Joanne Hurley, the spokeswoman for the parkway project, said she was pleasantly surprised by the number of people who came out for a test drive.

"It's gorgeous," Hurley said. She began her daylong parkway tour at 5:30 Sunday morning. "This is just unbelievable. It looks like Interstate 4 out here."

Hurley said that at 8 a.m., when the first traffic was let onto the parkway, there were a few cars lined up at State Road 52 in Pasco. By mid-day, she said there were more cars coming north from Hillsborough County than going south.

Many out on the road were just driving it to drive it. One couple braved the drizzle and mid-50s temperatures to drive their BMW Z3 convertible with the top down.

Some were also seeing how long it took to go from place to place. To go from State Road 52 to State Road 54 and follow the speed limit, it takes nine minutes, a fraction of the time it would take on U.S. 41.

Even with slow traffic for construction and sightseeing drivers, a Times reporter with a global positioning device clocked an average speed of 61 miles per hour between the Hernando County line and Land O'Lakes. Going with the flow of traffic, speeds topped out just over 72 mph and slowed for traffic to 35 mph at the SR 54 off ramp.

The road will be free for drivers to try for two weeks, Hurley said. After Feb. 18, drivers who get on the parkway at the northern end at State Road 50 will have to pay 25 cents right away, then $1 in northern Pasco County and another $1 outside Land O'Lakes.

To drive to Tampa International Airport, drivers can tack on an additional $1.25 for tolls on the Veterans Expressway, which links to the Suncoast Parkway just south of Van Dyke Road in northern Hillsborough County.

But the tollway isn't for everyone.

For more than a year, Danilo Capelli has traveled about 100 miles per day on his route along U.S. 41 between Florida Crushed Stone in Brooksville to Midcoast Concrete in Odessa.
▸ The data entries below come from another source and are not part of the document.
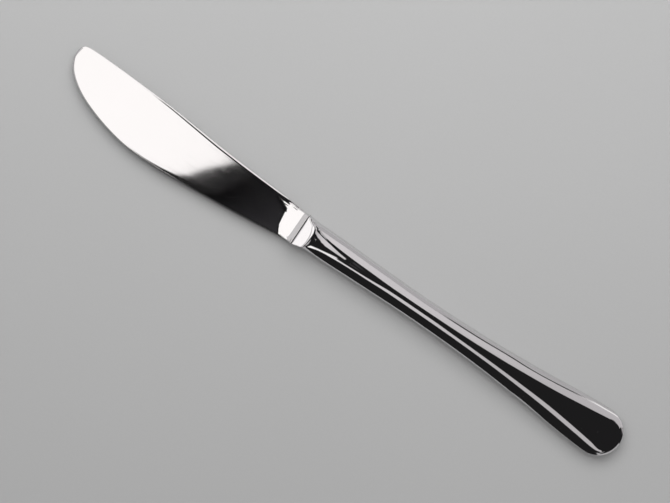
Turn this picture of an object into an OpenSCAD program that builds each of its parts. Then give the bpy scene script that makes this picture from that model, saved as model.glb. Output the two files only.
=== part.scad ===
// Table knife with a hollow handle, lying on its side.
// The knife's axis runs along X, with the tip towards +X. The cutting edge faces +Y
// and the back of the blade faces -Y. Z is up, and zero is the surface it rests on.

/* [Blade] */
// Length of the blade, from the handle joint to the tip
blade_length = 100; // [85:1:125]
// Height of the blade's back over the axis, near the tip
back_rise = 11; // [9:0.5:14]
// Depth of the cutting edge under the axis, at the belly
belly_drop = 11.4; // [9:0.2:15]
// Thickness of the back where the blade leaves the bolster
heel_thickness = 2.3; // [1.8:0.1:3]
// Thickness of the back near the tip
tip_thickness = 1; // [0.8:0.1:1.6]
// Thickness of the blade just behind the ground bevel
bevel_thickness = 0.5; // [0.3:0.05:0.7]
// Width of the ground bevel along the cutting edge
bevel_width = 0.6; // [0.3:0.1:1.2]
// Thickness left along the cutting edge
edge_land = 0.12; // [0.08:0.02:0.2]
// Depth of the rounding along the back
back_round = 0.6; // [0.3:0.1:1]
// Height that the face rolls off towards the ground bevel
edge_roll = 0.1; // [0.05:0.01:0.15]
// Width of that roll along the cutting edge
roll_width = 3; // [2:0.2:5]

/* [Bolster] */
// Half width of the collar towards the back of the blade
collar_back = 5.5; // [4.8:0.1:7]
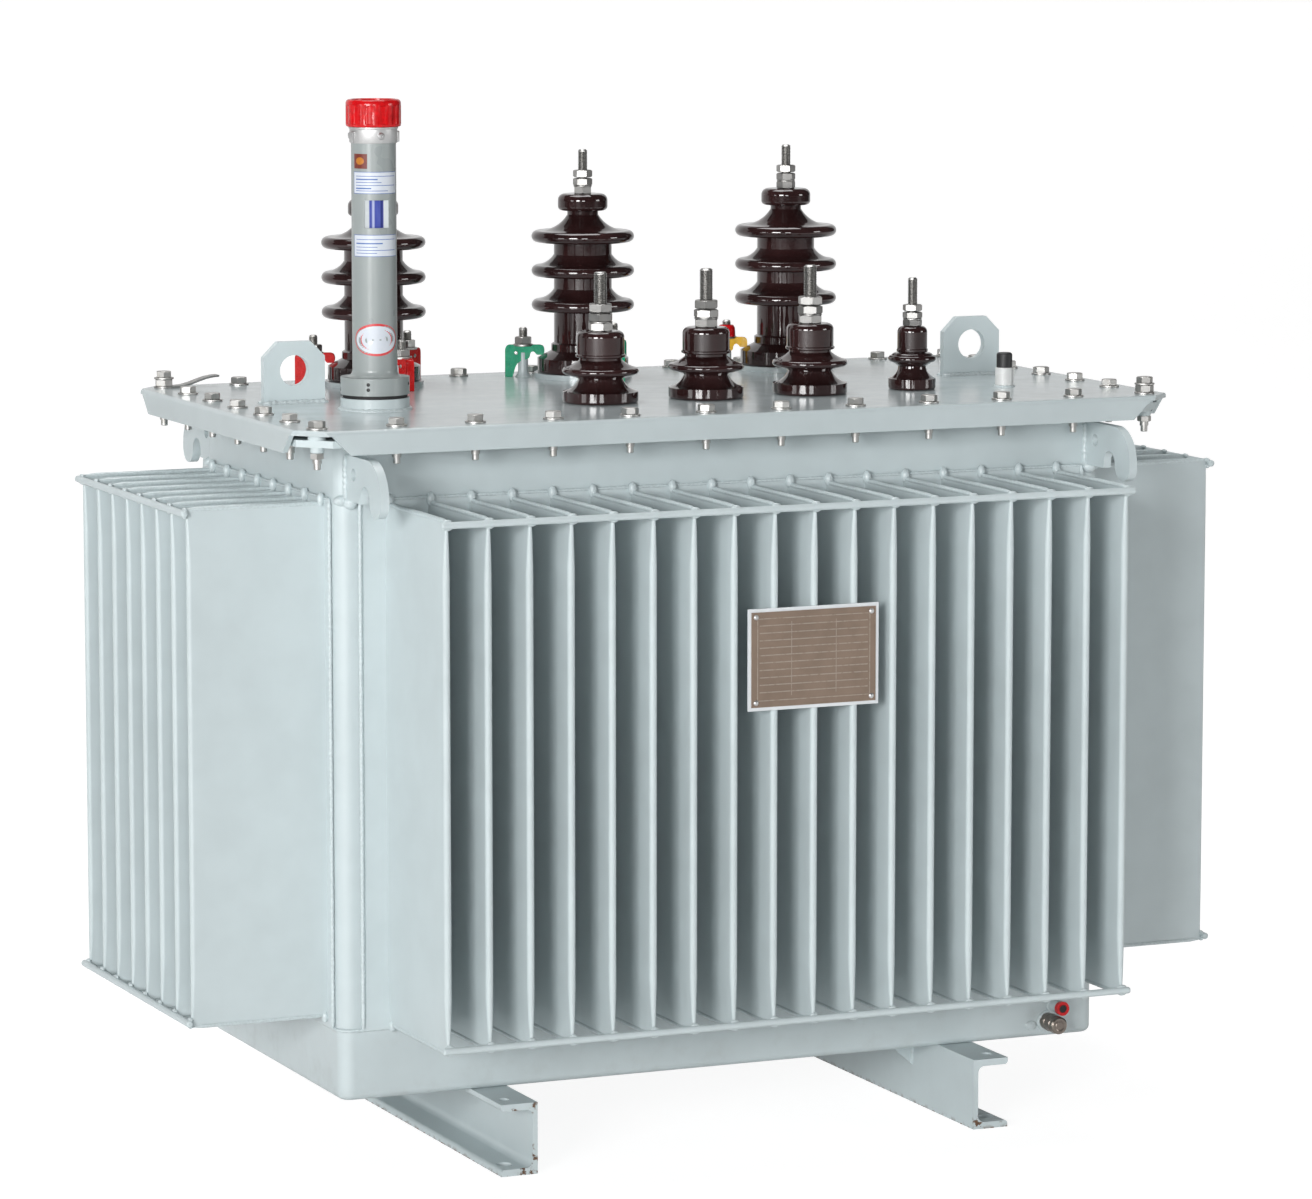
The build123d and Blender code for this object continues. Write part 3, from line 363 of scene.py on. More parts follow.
def skid_enamel(name, base):
    """Enamel on the rolled skids, chipped to rusty steel at the ends of webs and flanges."""
    finish = Finish(name)
    shade, rough, normal = sheet_waves(finish, 0.34, 0.48, 0.00012)
    _, along, level = finish.parts(finish.place)
    end = abs(along).ramp(0.3105, 0.3148)
    chips = finish.noise(150.0, 4.0, 0.65)
    nick = finish.noise(34.0, 2.0, 0.5).ramp(0.50, 0.56)
    bare = (end * chips.ramp(0.50, 0.56) * nick).most((level < 0.0012) * chips.ramp(0.5, 0.6))
    rub = (1.0 - level.ramp(0.0, 0.006)) * finish.noise(85.0, 3.0, 0.6).ramp(0.5, 0.62) * 0.5
    worn = bare.most(rub)
    rust = finish.blend(finish.noise(260.0, 3.0, 0.6), (0.055, 0.030, 0.020), (0.20, 0.105, 0.055))
    tone = finish.blend(shade.ramp(0.32, 0.68), tint(base, 0.93), tint(base, 1.02))
    tone = finish.blend(worn, tone, rust)
    finish.surface(
        Base_Color=tone, Roughness=rough + worn * 0.35, Coat_Weight=(1.0 - worn) * 0.12,
        Coat_Roughness=0.3, Normal=finish.bump(1.0 - worn, 0.0003, 0.8, normal),
    )


def weld_enamel(name, base):
    """Enamel pooled over rough weld beads."""
    finish = Finish(name)
    lumps = finish.noise(330.0, 3.0, 0.55)
    fine = finish.noise(1300.0, 2.0, 0.5)
    tone = finish.blend(lumps.ramp(0.3, 0.7), tint(base, 0.94), tint(base, 1.07))
    normal = finish.bump(fine, 0.00008, 0.6, finish.bump(lumps, 0.0006, 0.8))
    finish.surface(
        Base_Color=tone, Roughness=0.26 + lumps * 0.14, Normal=normal, Coat_Weight=0.3,
        Coat_Roughness=0.15,
    )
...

Although the parkway route saved him 30 minutes and eight miles, the Brooksville truck driver said he will not use the new road often.

The parkway may be fine for two-axle vehicles, he said, but tolls for his 5-axle truck are as high as $5 per stop, making the route too expensive.

"I can see why it would be fine for a trip to the airport," Capelli said while stopped for coffee after making a Sunday morning dry-run along the parkway route. "But for trucks, it's not really cost-effective. The money I save in gasoline could never make up for what I would put out in a day."

Other truckers trying to shave time might take on the expense, Capelli said, but not him.

"We will probably just use the new road for a few days while it's free."

Chuck LaFaye paid the $2.50 to ride from the southern end of the Veterans Expressway at Westshore Boulevard in Tampa to the northern tip of the parkway at State Road 50 in Brooksville and back. During the summer, LaFaye and his family often make day trips to the Weeki Wachee River to go boating.

"This will be great," said LaFaye, who lives in south Tampa. "This road will open a lot of avenues up this way."

The new road is not without bumps.

Hurley said travelers can expect some slowdowns today in construction zones as workers try to make up for time lost to recent rains. And southbound traffic is likely to be heavy as commuters feel out a new route to work.

Another glitch could be in the medians. Emergency vehicles could run into trouble on the parkway because the medians have no turn-around points, officials at Spring Hill Fire Rescue said. While Florida Highway Patrol cruisers can make U-turns on the grassy areas, heavier emergency vehicles will get bogged down if they try the same thing.

"That is something we will address after the parkway has been open a few weeks," Hurley said.